Una de las tristes lecciones del 23 de febrero fue, precisamente, mostrar las débiles conexiones entre los partidos y la sociedad civil en situaciones de emergencia y poner de relieve la inexistencia de instancias intermedias en el tejido ciudadano. Sin embargo, la respuesta popular del 27 de febrero y del 8 de mayo acabó con cualquier duda sobre las enormes potencialidades democráticas de nuestra colectividad.

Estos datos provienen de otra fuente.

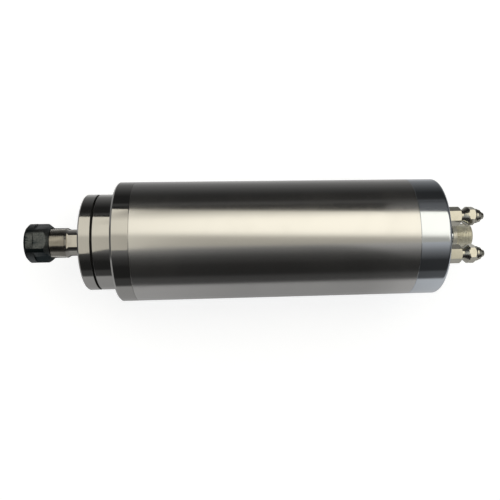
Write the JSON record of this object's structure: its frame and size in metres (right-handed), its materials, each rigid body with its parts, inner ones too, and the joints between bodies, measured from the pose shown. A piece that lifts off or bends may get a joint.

Frente al riesgo de que se merme su monopolio de la representatividad y al peligro de que les nazcan competidores electorales, los partidos deben valorar la contribución positiva que pueden significar para la participación ciudadana esas iniciativas. En nuestra opinión, la desnaturalización de esas asociaciones complementarias a los partidos, esto es, su transformación en plataformas electorales rivales, depende no sólo de las maniobras que eventualmente se produzcan dentro de esas agrupaciones, sino también de la torpeza y de los errores a su respecto de centristas y socialistas, más preocupados a veces por vaciar o manipular los tinglados que no controlan burocráticamente que por ayudar a su desarrollo y a la vivificación democrática de la sociedad. La mejor forma de evitar que esas iniciativas formalmente creadas con ánimo de respetar la función específica de los partidos se convierta en plataformas electorales es que los partidos renuncien tanto a boicotearlas como a instrumentalizarlas. Bien venidas sean pues, todas las asociaciones y clubes, cuantos más mejor, que traten de animar y dinamizar la vida política y empujen a la militancia y ala participación en todos los partidos, parlamentarios o no, que aspiren lícita y democráticamente al poder político.